January 11, 2021   By Chris Clarke, Policy Researcher, HOPE not hate.

From the start of 2021, HOPE not hate Charitable Trust are starting to build a Towns Leadership Network, to improve community cohesion. The initiative is a central part of their Hopeful Towns project, and aims to support a more joined-up approach to across English and Welsh towns.

Community resilience and cohesion are hard topics to pin down – and are even trickier fields in which to effect change. For councils, questions about cohesion can feel intangible, bleeding into countless other policy areas, from jobs and housing to the arts and the public realm. It’s hard to know what ‘good looks like’ – and what can be done to achieve it using local levers.

The result is sometimes a firefighting approach, with the issue of cohesion only addressed after flashpoints have occurred or the far right have delivered a nasty surprise at the ballot box. Decision-makers are often left to play catch-up.
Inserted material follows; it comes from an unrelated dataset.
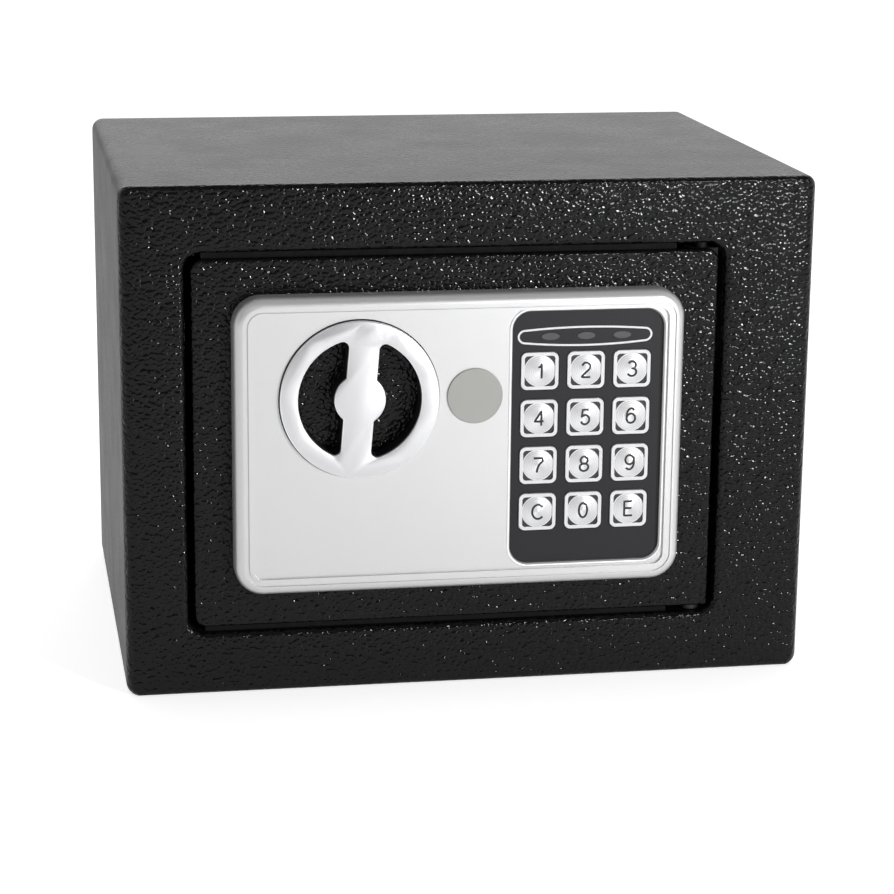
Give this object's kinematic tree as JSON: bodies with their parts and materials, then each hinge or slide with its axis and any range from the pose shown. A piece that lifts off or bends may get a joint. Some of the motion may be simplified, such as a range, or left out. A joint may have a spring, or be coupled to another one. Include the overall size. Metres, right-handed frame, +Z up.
{
  "type": "electronic safe",
  "caption": "Small steel home safe with a hinged door, push-button keypad, turning knob that moves the bolts and a capped emergency lock.",
  "frame": {"origin": "on the floor plane, under the middle of the sheet-metal body", "axes": "+X to the right seen from the front, +Y from the door into the safe, +Z up"},
  "size_m": [0.23, 0.178, 0.17],
  "materials": {
    "hammered_black": "hammered powder coat",
    "felt": "flocked felt",
    "zinc_steel": "zinc plated",
    "bolt_steel": "turned",
    "nylon": "matt",
    "silver_plastic": "silver lacquer",
    "knob_metal": "brushed",
    "black_plastic": "fine matt",
    "key_plastic": "silver with a black printed mark",
    "lens_plastic": "smoked",
    "grey_plastic": "satin",
    "brass_lock": "nickel plated",
    "coil_tape": "taped winding",
    "circuit_board": "solder mask",
    "cell_jacket": "plain jacket",
    "red_plastic": "gloss"
  },
  "bodies": {
    "safe_body": {"body_shell": "hammered_black", "back_panel": "hammered_black", "floor_mat": "felt", "hinge_plates": "hammered_black", "door_stops": "hammered_black", "hinge_washer": "nylon"},
    "door": {"door_plate": "hammered_black", "hinge_lugs": "hammered_black", "hinge_pins": "zinc_steel", "front_panel": "silver_plastic", "panel_screws": "zinc_steel", "keypad_overlay": "black_plastic", "led_lenses": "lens_plastic", "keypad_board": "circuit_board", "keypad_parts": "black_plastic", "link_header": "black_plastic", "carriage_posts": "zinc_steel", "post_caps": "zinc_steel", "lock_cylinder": "brass_lock", "lock_nut": "zinc_steel", "solenoid_frame": "zinc_steel", "solenoid_coil": "coil_tape", "plunger_spring": "zinc_steel", "door_studs": "zinc_steel", "inner_cover": "hammered_black", "cover_screws": "zinc_steel", "battery_box": "black_plastic", "battery_cells": "cell_jacket", "battery_contacts": "zinc_steel", "main_board": "circuit_board", "reset_switch": "black_plastic"},
    "knob": {"knob_face": "knob_metal", "knob_body": "black_plastic", "knob_spindle": "zinc_steel", "knob_clip": "zinc_steel", "knob_crank": "zinc_steel"},
    "bolt_work": {"bolt_carriage": "zinc_steel", "bolt_upper": "bolt_steel", "bolt_lower": "bolt_steel"},
    "lock_core": {"lock_plug": "brass_lock", "lock_cam": "zinc_steel", "cam_screw": "zinc_steel"},
    "plunger": {"solenoid_plunger": "bolt_steel"},
    "lock_cover": {"key_cap": "grey_plastic"},
    "cell_lid": {"battery_lid": "black_plastic"},
    "reset": {"reset_button": "red_plastic"},
    "push_1": {"key_1": "key_plastic"},
    "push_2": {"key_2": "key_plastic"},
    "push_3": {"key_3": "key_plastic"},
    "push_4": {"key_4": "key_plastic"},
    "push_5": {"key_5": "key_plastic"},
    "push_6": {"key_6": "key_plastic"},
    "push_7": {"key_7": "key_plastic"},
    "push_8": {"key_8": "key_plastic"},
    "push_9": {"key_9": "key_plastic"},
    "push_C": {"key_C": "key_plastic"},
    "push_0": {"key_0": "key_plastic"},
    "push_E": {"key_E": "key_plastic"}
  },
  "joints": [
    {"name": "door_swing", "type": "hinge", "parent": "safe_body", "child": "door", "pos_m": [0.0773, -0.0792, 0.0845], "axis": [0, 0, 1], "range_deg": [0, 95]},
    {"name": "knob_turn", "type": "hinge", "parent": "door", "child": "knob", "pos_m": [-0.0386, -0.09, 0.1005], "axis": [0, 1, 0], "range_deg": [-90, 0]},
    {"name": "bolt_slide", "type": "slide", "parent": "door", "child": "bolt_work", "axis": [1, 0, 0], "range_m": [-0.01414, 0]},
    {"name": "lock_turn", "type": "hinge", "parent": "door", "child": "lock_core", "pos_m": [-0.0006, -0.075, 0.1005], "axis": [0, 1, 0], "range_deg": [-90, 0]},
    {"name": "plunger_slide", "type": "slide", "parent": "door", "child": "plunger", "axis": [0, 0, 1], "range_m": [0, 0.004], "deforming": ["plunger_spring"]},
    {"name": "cap_pull", "type": "slide", "parent": "door", "child": "lock_cover", "axis": [0, -1, 0], "range_m": [0, 0.025]},
    {"name": "lid_slide", "type": "slide", "parent": "door", "child": "cell_lid", "axis": [-1, 0, 0], "range_m": [0, 0.02]},
    {"name": "reset_press", "type": "slide", "parent": "door", "child": "reset", "axis": [0, -1, 0], "range_m": [0, 0.0015], "stiffness_N_per_m": 400},
    {"name": "key_1_press", "type": "slide", "parent": "door", "child": "push_1", "axis": [0, 1, 0], "range_m": [0, 0.0008], "stiffness_N_per_m": 300},
    {"name": "key_2_press", "type": "slide", "parent": "door", "child": "push_2", "axis": [0, 1, 0], "range_m": [0, 0.0008], "stiffness_N_per_m": 300},
    {"name": "key_3_press", "type": "slide", "parent": "door", "child": "push_3", "axis": [0, 1, 0], "range_m": [0, 0.0008], "stiffness_N_per_m": 300},
    {"name": "key_4_press", "type": "slide", "parent": "door", "child": "push_4", "axis": [0, 1, 0], "range_m": [0, 0.0008], "stiffness_N_per_m": 300},
    {"name": "key_5_press", "type": "slide", "parent": "door", "child": "push_5", "axis": [0, 1, 0], "range_m": [0, 0.0008], "stiffness_N_per_m": 300},
    {"name": "key_6_press", "type": "slide", "parent": "door", "child": "push_6", "axis": [0, 1, 0], "range_m": [0, 0.0008], "stiffness_N_per_m": 300},
    {"name": "key_7_press", "type": "slide", "parent": "door", "child": "push_7", "axis": [0, 1, 0], "range_m": [0, 0.0008], "stiffness_N_per_m": 300},
    {"name": "key_8_press", "type": "slide", "parent": "door", "child": "push_8", "axis": [0, 1, 0], "range_m": [0, 0.0008], "stiffness_N_per_m": 300},
    {"name": "key_9_press", "type": "slide", "parent": "door", "child": "push_9", "axis": [0, 1, 0], "range_m": [0, 0.0008], "stiffness_N_per_m": 300},
    {"name": "key_C_press", "type": "slide", "parent": "door", "child": "push_C", "axis": [0, 1, 0], "range_m": [0, 0.0008], "stiffness_N_per_m": 300},
    {"name": "key_0_press", "type": "slide", "parent": "door", "child": "push_0", "axis": [0, 1, 0], "range_m": [0, 0.0008], "stiffness_N_per_m": 300},
    {"name": "key_E_press", "type": "slide", "parent": "door", "child": "push_E", "axis": [0, 1, 0], "range_m": [0, 0.0008], "stiffness_N_per_m": 300}
  ],
  "couplings": [
    {"joint": "knob_turn", "follows": "bolt_slide", "rad_per_m": 111.07}
  ]
}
Meanwhile, as HOPE not hate Charitable Trust research has shown, challenges to cohesion increasingly occur in smaller settlements and town communities – places away from the UK’s core cities, often with fewer resources and weaker community infrastructure. This is especially true in those that have seen economic decline in recent decades.

Our Hopeful Towns project seeks to address these challenges. Running alongside projects to expose and campaign against the far right, it’s part of a wider effort to explore the root causes of hostility to migration and multiculturalism in English and Welsh towns. It asks how preventative approaches to build resilience can reduce the risk of community tensions occurring in the first place.

To do this we use a yardstick based not just on how well new and existing groups get on, but on how resilient an area is in the first place.

How able is a community to withstand abrupt demographic shifts or one-off flashpoints? How much trust is there for decision-makers, outsiders and each other? How positive are residents about racial and cultural difference? And how predisposed are people to welcome migrants, refugees or other new groups?

These questions apply in non-diverse communities as well as diverse ones – rich as well as poor. And the answers depend on a range of variables – economic, demographic, geographic and cultural.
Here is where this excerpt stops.